W lutym 2018 roku przyszedł nam rachunek za prąd na kwotę 600 zł. Zdziwiliśmy się, ponieważ zawsze przychodziło około 300. Po sprawdzeniu wszystkich urządzeń w domu uznaliśmy, że winna była zmywarka, bo licznik szybko się kręcił przy jej użyciu więc zapłaciliśmy i uznaliśmy sprawę za zakończoną. Nie dawno dostaliśmy kolejny rachunek za prąd na kwote ~1800zł. To już przegięcie, więc zleciliśmy PGE, żeby zabrali licznik do ekspertyzy. 7.09.2018 Przyszły faktury korygujące z ( uszkodzony licznik i przepraszają ) PGE Obrót na kwotę, która koryguje dwa ostatnie rachunki z prąd ( czyli włącznie z tym za 600 zł) i zaproponowali , że nadwyżkę z poprzedniego rachunku mogą oddać lub włączyć ją do następnego rachunku. Ucieszyliśmy się, że wszystko poszło po naszej myśli.

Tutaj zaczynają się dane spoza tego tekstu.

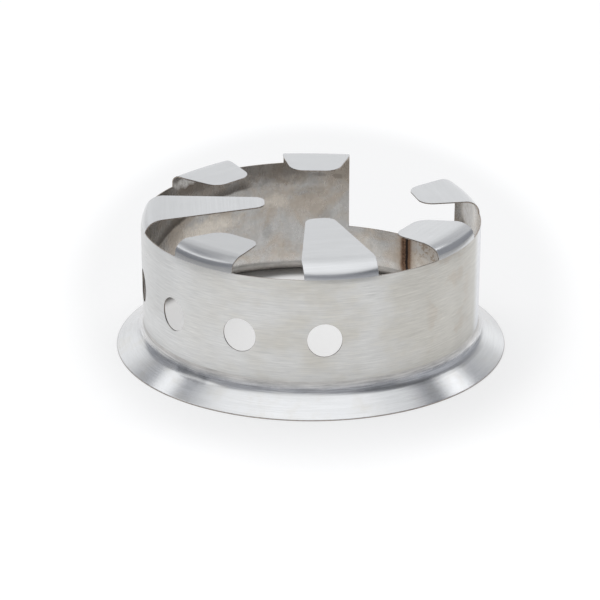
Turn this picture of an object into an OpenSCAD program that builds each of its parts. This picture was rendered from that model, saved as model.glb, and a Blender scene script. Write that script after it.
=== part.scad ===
// Twig stove in stainless steel sheet, in millimetres, +Z up.
// A strip is rolled into a ring and closed by one welded seam under the fuel mouth.
// Its lower edge is flared into a foot, and seven tabs along its upper edge are folded
// inwards to carry a pot: two long tongues and five short tabs.
// The ring stands on the foot's edge at Z = 0, with its axis on Z and the mouth facing -Y.

/* [Ring] */
// Outer diameter of the wall
ring_d = 159.5; // [150:0.5:168]
// Thickness of the sheet
sheet = 0.7; // [0.5:0.1:1]
// Height of the wall's top edge above the ground
rim_h = 61.8; // [54:0.1:75]

/* [Foot] */
// Diameter across the foot's outer edge
foot_d = 185; // [180:1:205]
// Slope of the foot below level, in degrees
foot_slope = 34; // [26:1:42]
// Outer radius of the cove between the wall and the foot
cove_r = 8; // [4:0.5:10]
// Height of the foot's upright outer edge
toe_h = 0.4; // [0.1:0.1:0.5]

/* [Fuel mouth] */
// Width of the mouth, straight across
mouth_w = 64.8; // [50:0.1:75]
// Height of the mouth's sill above the ground
sill_h = 28.5; // [22:0.5:40]

/* [Seam] */
// Width of the weld bead
bead_w = 2.4; // [1.6:0.1:4]
// How far the bead stands proud of the wall's inner face
bead_crown = 0.3; // [0.1:0.05:0.6]
// Distance of the seam from the middle of the mouth, along the wall
seam_shift = 2; // [-8:0.5:8]

/* [Air holes] */
// Number of air holes, centred on the side away from the mouth
hole_count = 4; // [2:1:6]
// Diameter of an air hole
hole_d = 16; // [10:0.5:20]
// Height of the holes' centres above the ground
hole_h = 33; // [28:0.5:42]
// Spacing of the holes along the wall
hole_pitch = 38.4; // [26:0.1:42]

/* [Tabs] */
// Width of every tab where it leaves the wall
tab_w = 33.2; // [28:0.1:36]
// Outer radius of the fold, which starts at the wall's top edge
fold_r = 6.6; // [4:0.1:9]
// Distance from the wall's outer face to where a tab starts to narrow
shoulder = 9.5; // [6:0.5:12]
// Radius that eases the tab's edge where it starts to narrow
shoulder_r = 15; // [5:1:25]

/* [Short tabs] */
// Reach of a short tab, from the wall's outer face
short_reach = 28.5; // [24:0.5:34]
// Width of a short tab at its tip, before its corners are rounded
short_tip_w = 22.4; // [18:0.1:26]
// Radius of a short tab's corners
short_corner_r = 8; // [3:0.5:8.5]
// How far a short tab is folded past level, in degrees
short_dip = 3.5; // [0:0.5:6]

/* [Long tabs] */
// Reach of a long tab, from the wall's outer face
long_reach = 58; // [44:0.5:62]
// Width of a long tab at its tip, before its corners are rounded
long_tip_w = 12.6; // [11:0.1:18]
// Radius of a long tab's corners
long_corner_r = 5.3; // [2:0.1:5.5]
// How far a long tab stops short of level, in degrees
long_rise = 2; // [0:0.5:4]

/* [Hidden] */
$fn = 180;

// Clearance that lets a cutter pass fully through a face
past = 1;
// Steps of the arc that rounds a corner
corner_steps = 8;
// How far the edges of the bead stand proud of both faces of the wall
bead_lip = 0.05;
// Angle by which a bend's section begins before its start
bend_lead = 2;

ring_r = ring_d / 2;
inner_r = ring_r - sheet;
foot_r = foot_d / 2;
tab_top = rim_h + fold_r;

// The cove ends where the foot's slope begins, and the wall ends where the cove begins
cove_end_r = ring_r + cove_r * (1 - sin(foot_slope));
cove_end_h = toe_h + (foot_r - cove_end_r) * tan(foot_slope);
wall_foot = cove_end_h + cove_r * cos(foot_slope);

// The mouth faces -Y, and the tabs stand at equal steps from one side of it to the other
mouth_angle = -90;
mouth_half_angle = asin(mouth_w / 2 / ring_r);
tab_half_angle = asin(tab_w / 2 / ring_r);
tab_count = 7;
first_tab = mouth_half_angle + tab_half_angle;
tab_step = (360 - 2 * first_tab) / (tab_count - 1);

seam_angle = mouth_angle + along_wall(seam_shift);
hole_step = along_wall(hole_pitch);
first_hole = mouth_angle + 180 - hole_step * (hole_count - 1) / 2;

bright_steel = [0.78, 0.79, 0.80];
brushed_steel = [0.72, 0.72, 0.71];
tinted_steel = [0.42, 0.33, 0.26];

// Angle round the ring that a length along the wall takes up
function along_wall(length) = length / ring_r * 180 / PI;

function unit(v) = v / norm(v);

// Points of the arc of radius r that rounds the corner b between a and c
function rounded(a, b, c, r) =
    let (
        u = unit(a - b),
        v = unit(c - b),
        half = acos(u * v) / 2,
        centre = b + unit(u + v) * r / sin(half),
        start = b + u * r / tan(half) - centre,
        turn = (u[0] * v[1] - u[1] * v[0] > 0 ? -1 : 1) * (180 - 2 * half),
        from = atan2(start[1], start[0])
    )
    [for (i = [0 : corner_steps])
        centre + r * [cos(from + turn * i / corner_steps), sin(from + turn * i / corner_steps)]];

// Half of a tab's outline in plan, from the wall to the tip, with +X pointing outwards
function tab_edge(reach, tip_w, corner_r) =
    let (
        side = tab_w / 2,
        wall = [ring_r + past, side],
        neck = [ring_r - shoulder, side],
        tip = [ring_r - reach, tip_w / 2],
        middle = [ring_r - reach, 0]
    )
    concat([wall], rounded(wall, neck, tip, shoulder_r), rounded(neck, tip, middle, corner_r));

module tab_plan(reach, tip_w, corner_r) {
    edge = tab_edge(reach, tip_w, corner_r);
    last = len(edge) - 1;
    polygon(concat(edge, [for (i = [0 : last]) [edge[last - i][0], -edge[last - i][1]]]));
}

// Section of a sheet that starts at [inside_r, 0], heading along +Y, turns anticlockwise
// round the origin through the angle turn, and then runs straight. The bend begins a little
// before its start, where the caller cuts it off square
module bend_section(inside_r, turn, run) {
    outside_r = inside_r + sheet;
    far = 2 * outside_r;
    rotate(turn) {
        intersection() {
            difference() {
                circle(r = outside_r);
                circle(r = inside_r);
            }
            polygon([
                [0, 0],
                [far * cos(turn + bend_lead), -far * sin(turn + bend_lead)],
                [far, -far],
                [far, 0]
            ]);
        }
        translate([inside_r, 0]) square([sheet, run]);
    }
}

// Section of a tab: it turns inwards at the top of the wall
module fold_section(fold_angle, reach) {
    translate([ring_r - fold_r, rim_h])
        bend_section(fold_r - sheet, fold_angle, reach - fold_r + past);
}

module tab(reach, tip_w, corner_r, fold_angle) {
    intersection() {
        rotate_extrude() fold_section(fold_angle, reach);
        translate([0, 0, rim_h])
            linear_extrude(height = 4 * fold_r)
                tab_plan(reach, tip_w, corner_r);
    }
}

// Turns its children to the place of a tab, counted anticlockwise from the mouth
module at_tab(index) {
    rotate([0, 0, mouth_angle + first_tab + index * tab_step]) children();
}

module short_tab(index) {
    color(bright_steel) at_tab(index)
        tab(short_reach, short_tip_w, short_corner_r, 90 + short_dip);
}

module long_tab(index) {
    color(bright_steel) at_tab(index)
        tab(long_reach, long_tip_w, long_corner_r, 90 - long_rise);
}

module ring_band(low, high) {
    translate([0, 0, low]) difference() {
        cylinder(r = ring_r, h = high - low);
        translate([0, 0, -past]) cylinder(r = inner_r, h = high - low + 2 * past);
    }
}

// Space between the facing edges of the two tabs beside the mouth, from the sill up
module mouth_cut() {
    apex = tab_w / 2 / sin(first_tab);
    far = foot_r;
    rotate([0, 0, mouth_angle]) translate([0, 0, sill_h])
        linear_extrude(height = tab_top)
            polygon([
                [apex, 0],
                [far, -(far - apex) * tan(first_tab)],
                [far, (far - apex) * tan(first_tab)]
            ]);
}

// Upright slot that the weld bead fills
module seam_slot(low, high) {
    rotate([0, 0, seam_angle])
        translate([0, -bead_w / 2, low])
            cube([foot_r + past, bead_w, high - low]);
}

module air_holes() {
    for (i = [0 : hole_count - 1])
        rotate([0, 0, first_hole + i * hole_step])
            translate([ring_r - hole_d / 2, 0, hole_h])
                rotate([0, 90, 0])
                    cylinder(d = hole_d, h = hole_d);
}

// Section of the flared foot: the cove, then the slope, cut level underneath
module foot_section() {
    intersection() {
        translate([ring_r + cove_r, wall_foot])
            rotate(180) bend_section(cove_r, 90 - foot_slope, foot_d);
        square([foot_r, wall_foot]);
    }
}

module wall_band() {
    color(brushed_steel) difference() {
        ring_band(wall_foot, rim_h);
        mouth_cut();
        air_holes();
        seam_slot(wall_foot - past, sill_h + past);
    }
}

module foot_flange() {
    color(bright_steel) difference() {
        rotate_extrude() foot_section();
        seam_slot(-past, wall_foot + past);
    }
}

// Bead on the wall: crowned inside, nearly flat outside
module wall_bead() {
    arc_h = bead_crown - bead_lip;
    arc_r = (pow(bead_w / 2, 2) + pow(arc_h, 2)) / (2 * arc_h);
    crown_x = inner_r - bead_crown;
    low = wall_foot - bead_crown;
    rotate([0, 0, seam_angle]) translate([crown_x, 0, low])
        linear_extrude(height = sill_h - low)
            intersection() {
                translate([arc_r, 0]) circle(r = arc_r);
                translate([-past, -bead_w / 2])
                    square([past + bead_crown + sheet + bead_lip, bead_w]);
            }
}

// The weld stands proud of the wall and is pressed flush where the foot is flared
module seam_weld() {
    color(tinted_steel) {
        wall_bead();
        intersection() {
            rotate_extrude() foot_section();
            seam_slot(-past, wall_foot + past);
        }
    }
}

module short_tab_front_right() {
    short_tab(0);
}

module short_tab_right() {
    short_tab(1);
}

module long_tab_rear_right() {
    long_tab(2);
}

module short_tab_rear() {
    short_tab(3);
}

module long_tab_rear_left() {
    long_tab(4);
}

module short_tab_left() {
    short_tab(5);
}

module short_tab_front_left() {
    short_tab(6);
}

wall_band();
foot_flange();
seam_weld();
short_tab_front_right();
short_tab_right();
long_tab_rear_right();
short_tab_rear();
long_tab_rear_left();
short_tab_left();
short_tab_front_left();
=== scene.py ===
import math
from itertools import groupby
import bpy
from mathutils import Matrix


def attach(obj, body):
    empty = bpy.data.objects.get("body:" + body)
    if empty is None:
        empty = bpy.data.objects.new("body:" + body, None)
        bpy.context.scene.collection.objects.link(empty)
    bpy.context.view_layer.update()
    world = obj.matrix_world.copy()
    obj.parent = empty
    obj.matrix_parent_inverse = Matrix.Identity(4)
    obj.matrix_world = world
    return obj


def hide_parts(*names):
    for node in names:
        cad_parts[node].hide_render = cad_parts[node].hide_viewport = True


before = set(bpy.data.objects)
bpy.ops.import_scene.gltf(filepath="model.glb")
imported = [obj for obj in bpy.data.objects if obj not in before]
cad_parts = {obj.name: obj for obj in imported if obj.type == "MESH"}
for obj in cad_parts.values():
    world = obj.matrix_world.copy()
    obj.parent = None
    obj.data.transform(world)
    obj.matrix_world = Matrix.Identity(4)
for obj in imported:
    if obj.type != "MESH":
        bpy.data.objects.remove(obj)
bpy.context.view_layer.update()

from types import SimpleNamespace as Look

import bpy
import numpy as np
from mathutils import Matrix, Vector
from mathutils.geometry import delaunay_2d_cdt

# Sizes of the part's source, in millimetres and degrees
RING_R = 159.5 / 2
SHEET = 0.7
RIM_H = 61.8
FOOT_R = 185 / 2
SLOPE = math.radians(34)
COVE_R = 8.0
TOE_H = 0.4
MOUTH_W = 64.8
SILL_H = 28.5
BEAD_W = 2.4
SEAM_SHIFT = 2.0
HOLE_COUNT = 4
HOLE_H = 33.0
TAB_W = 33.2
SHOULDER = 9.5
SHOULDER_R = 15.0
SHORT = dict(reach=28.5, tip_w=22.4, corner_r=8.0)
LONG = dict(reach=58.0, tip_w=12.6, corner_r=5.3)

# Sizes that follow the photo more closely than the source does
HOLE_R = 7.85
HOLE_PITCH = 39.05
HOLE_SHIFT = 0.63
TAB_TOP = 68.4

COVE_END_R = RING_R + COVE_R * (1 - math.sin(SLOPE))
COVE_END_H = TOE_H + (FOOT_R - COVE_END_R) * math.tan(SLOPE)
WALL_FOOT = COVE_END_H + COVE_R * math.cos(SLOPE)
HALF_TAB = TAB_W / 2
MOUTH = -math.pi / 2
FIRST_TAB = math.asin(MOUTH_W / 2 / RING_R) + math.asin(HALF_TAB / RING_R)
TAB_STEP = (2 * math.pi - 2 * FIRST_TAB) / 6
SEAM = MOUTH + SEAM_SHIFT / RING_R
SEAM_HALF = math.asin(BEAD_W / 2 / RING_R)
FIRST_HOLE = MOUTH + math.pi + (HOLE_SHIFT - HOLE_PITCH * (HOLE_COUNT - 1) / 2) / RING_R

# Metres in a millimetre, and metres along the wall in one degree
MM = 0.001
DEGREE = math.radians(RING_R * MM)
TINY = 1e-6

# Radius that breaks every cut edge of the sheet, and the angles of that rounding
EDGE = 0.16
ROUND = [math.pi / 6, math.pi / 3, math.pi / 2]
RIM_CUT = RIM_H - EDGE
SILL_CUT = SILL_H - EDGE

# The wall leans in under some of the folds: the radius at which it begins to, where that fades
# out on both sides of the tab's edge, and how far from a tab it is looked for, in radians
LEAN_R = 45.0
LEAN_BEFORE = 3.0
LEAN_BEYOND = 5.0
LEAN_ZONE = 0.5

# Step along a fold's section, and the share of its tight radius over which it eases in
FOLD_STEP = 0.02
FOLD_EASE = 0.25

# Name, kind, then the fold along the tab's middle line: the outer radius off the wall, the
# angle at which the wide bend takes over, its radius, the angle at which the plate lies, and
# how far the wall leans in before the fold
TABS = [
    ("short_tab_front_right", SHORT, 5.0, 50, 9.0, 93.5, 0),
    ("short_tab_right", SHORT, 4.5, 50, 9.0, 93.5, 0),
    ("long_tab_rear_right", LONG, 9.0, 60, 11.5, 88.0, 0),
    ("short_tab_rear", SHORT, 4.5, 50, 11.0, 93.5, 8),
    ("long_tab_rear_left", LONG, 5.5, 45, 15.0, 89.0, 3),
    ("short_tab_left", SHORT, 5.0, 55, 13.0, 93.5, 8),
    ("short_tab_front_left", SHORT, 7.5, 60, 10.0, 93.5, 0),
]
LAST_TAB = len(TABS) - 1

OUTER, INNER, CUT = 0, 1, 2
UP = Vector((0, 0, 1))


def between(a, b, count):
    """Evenly spaced values from a to b in so many steps, both ends included."""
    return [a + (b - a) * i / count for i in range(count + 1)]


# Places across a tab and round the ring, from one side of the seam to the other
ACROSS = between(-1, 1, 18)
SPOKES = between(SEAM + SEAM_HALF, SEAM - SEAM_HALF + 2 * math.pi, 180)


def smooth(t):
    t = min(1.0, max(0.0, t))
    return t * t * (3 - 2 * t)


def tangent_out(n, b):
    """b, with what points along n taken out."""
    return b - n * b.dot(n)


def new_object(name, data):
    o = bpy.data.objects.new(name, data)
    bpy.context.scene.collection.objects.link(o)
    return o


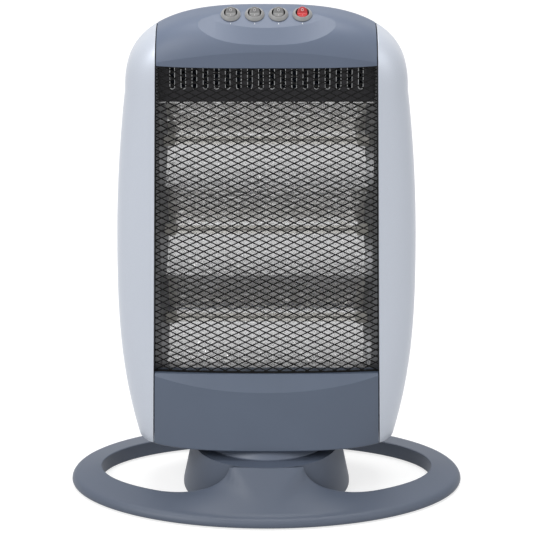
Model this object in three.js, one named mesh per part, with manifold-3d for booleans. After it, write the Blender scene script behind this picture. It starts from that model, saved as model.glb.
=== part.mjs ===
// Halogen heater: three quartz lamps behind a wire grille, in a moulded body that
// swings from side to side on an oval stand.
// Millimetres, +Z up. The front faces -Y, and the stand is centred on X = Y = 0.

import * as THREE from 'three';
import { mergeVertices } from 'three/addons/utils/BufferGeometryUtils.js';
import Module from 'manifold-3d';

const wasm = await Module();
wasm.setup();

// ---------------------------------------------------------------- clearances
const GAP = 0.3;              // left between pieces that meet or seat on each other
const SEAM = 1.2;             // dark line between the body's shells
const TIDY = 0.05;            // slivers that cuts leave on flat faces are dropped below this
const SLOT_PLAY = 1.9;        // the drive slot is this much wider than the pin on each side
const BEYOND = 1000;          // past every side of the heater, for the solids that cut it

// ---------------------------------------------------------------- stand
const stand = {
  halfLength: 236.5,          // outer oval, along X
  halfDepth: 147.5,           // outer oval, along Y
  groundGap: 2,               // rim above the floor
  edgeHeight: 4,              // height of the widest point of the rim
  crestInset: 10,             // from the widest point in to the crease of the rim
  crestHeight: 13.5,
  openingHalfLength: 200.3,   // oval inside the rim
  openingHalfDepth: 99,
  lipHeight: 20,              // top of the rim at the opening
  wall: 3,
  footRadius: 7,
  footHeight: 4,
  footAngle: 38,              // degrees round the oval from the X axis
};

const pedestal = {
  top: 59,                    // height of its flat top
  halfWidth: 89,              // upper part, along X
  flareWidth: 101,            // at the floor
  squareness: 2.3,            // 2 is an ellipse
  crownHalfWidth: 44,         // the sweep up from the rim is full height inside this
  sweepHalfWidth: 135,        // and starts here
  sweepCurve: 2.2,            // how late it rises
  postX: 62,                  // screw posts for the plate underneath
  postY: 52,
  postRadius: 5,
  recessRadius: 80,           // round recess for the turntable
  recessDepth: 12,
  plateThickness: 3,          // plate screwed on underneath
};

// ---------------------------------------------------------------- turntable and its drive
const turntable = {
  rimInset: 1.5,              // running gap to the recess
  rimThickness: 4.5,
  rise: 12,                   // pedestal top to the body's underside
  bevel: 7.5,                 // the rim leans in by this at the top
  plateThickness: 8.5,
  hubRadius: 14,
  spigotRadius: 8,
  washerRadius: 18,
  washerThickness: 4,
};

const drive = {
  offset: 44,                 // motor shaft behind the swing axis
  swing: 30,                  // degrees each way
  motorRadius: 25,
  motorHeight: 20,
  shaftRadius: 3,
  pinRadius: 2.5,
  armThickness: 4,
  armHalfWidth: 4,
};
drive.throw = drive.offset * Math.tan(THREE.MathUtils.degToRad(drive.swing));

// ---------------------------------------------------------------- heater body
const bodyBottom = pedestal.top + turntable.rise;
const body = {
  bottom: bodyBottom,
  height: 525,
  bottomHalfWidth: 153,
  waistHalfWidth: 176.4,      // widest
  waistRise: 215,             // widest point above the underside
  shoulderHalfWidth: 164,
  domeHeight: 97,             // the domed top
  frontDepth: 66,             // swing axis to the front
  backDepth: 64,
  frontSkirt: 80,             // they grow to these at the underside
  backSkirt: 75,
  skirtRise: 178,
  bottomEdge: 2,              // rounding round the underside
  lowerCurve: 2.5,            // how late the sides draw in below and above the widest point
  upperCurve: 2.1,
  skirtCurve: 1.5,
  domeCurve: 2.6,             // the dome's outline, and the sections', 2 is an ellipse
  depthCurve: 4,              // the same from front to back: nearly flat, with round edges
  backCurve: 3,               // the rear cover is rounder
  backDomeCurve: 2,           // and falls away more to the top
  skirtRound: 3.2,            // and at the underside
  wall: 2.6,
  splitDepth: 22,             // the rear cover starts here
  panelBottom: 18.5,          // width of each side panel, at the underside
  panelTop: 38,               // and at the shoulder's width
};
body.top = body.bottom + body.height;
body.waist = body.bottom + body.waistRise;
body.shoulder = body.top - body.domeHeight;
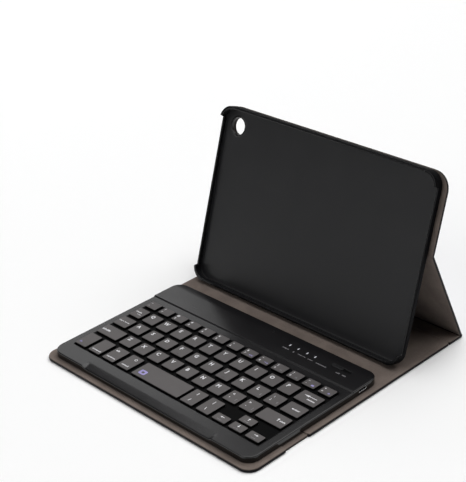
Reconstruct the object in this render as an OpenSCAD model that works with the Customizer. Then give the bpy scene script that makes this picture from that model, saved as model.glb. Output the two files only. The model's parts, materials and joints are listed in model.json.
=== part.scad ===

5 dni później przychodzi pismo z PGE Dystrybucja, że licznik poddano do ekspertyzy metrologicznej i ustalili, że licznik uległ uszkodzeniu poprzez kradzież prądu przy użyciu magnesów neodymowych. Wystawili fakturę z której wyliczyli należność uwzględniając ryczałtową ilość energii dla układu 1 fazowego w grupie taryfowej g11 ( do zapłaty 2314 zl) + druga faktura za wymianę licznika na nowy.

Spotkał się ktoś z czymś takim kiedyś? Dlaczego wystawili faktury korygujące a 5 dni później, że jednak oszukiwaliśmy? Warto się odwoływać, ew. sprawa do sądu?
W centrali PGE powiedziano nam cytując " Proszę pana ja jestem inżynierem i wiem lepiej czy ktoś kradł prąd czy nie"

Istnieje też prawdopodobieństwo, że licznik ma więcej niż 15 lat ( mieszkamy tutaj dopiero 9) a słyszałem, że licznik powinien być wymieniany maksymalnie co 15 lat.
#prawo #prad #pge
  • 6
  • Odpowiedz
@Maxmen17: w sądzie będzie i tak zapewne powołany biegły i jego opinia może już nie być tak kategoryczna. Jeśli chcą Cię obciążyć za kradzież prądu to powinni udowodnić, że to faktycznie robiłeś - sam dowód z licznika nie jest w mojej ocenie dość mocny, natomiast istotne też jest co w takim wypadku mówi ich regulamin świadczenia usług, czy w ogóle jest to poruszone i czy rzeczywiście zaistniały z ich strony
  • Odpowiedz
@Maxmen17 niestety, ale badanie hamulca licznika jest bardzo rzetelne i miarodajne. Nawet dla żartu, na chwilę ktoś mógł przyłożyć magnes i uwalic hamulec. Kara jest za to dość spora - jak będą chcieli to nawet prokuratura. Możesz jeszcze zażądać pokazania świadectw legalizacji licznika - czy był aktualny. Tak jak napisałeś, 15 lat to jego okres eksploatacji między badaniami legalizacyjnymi.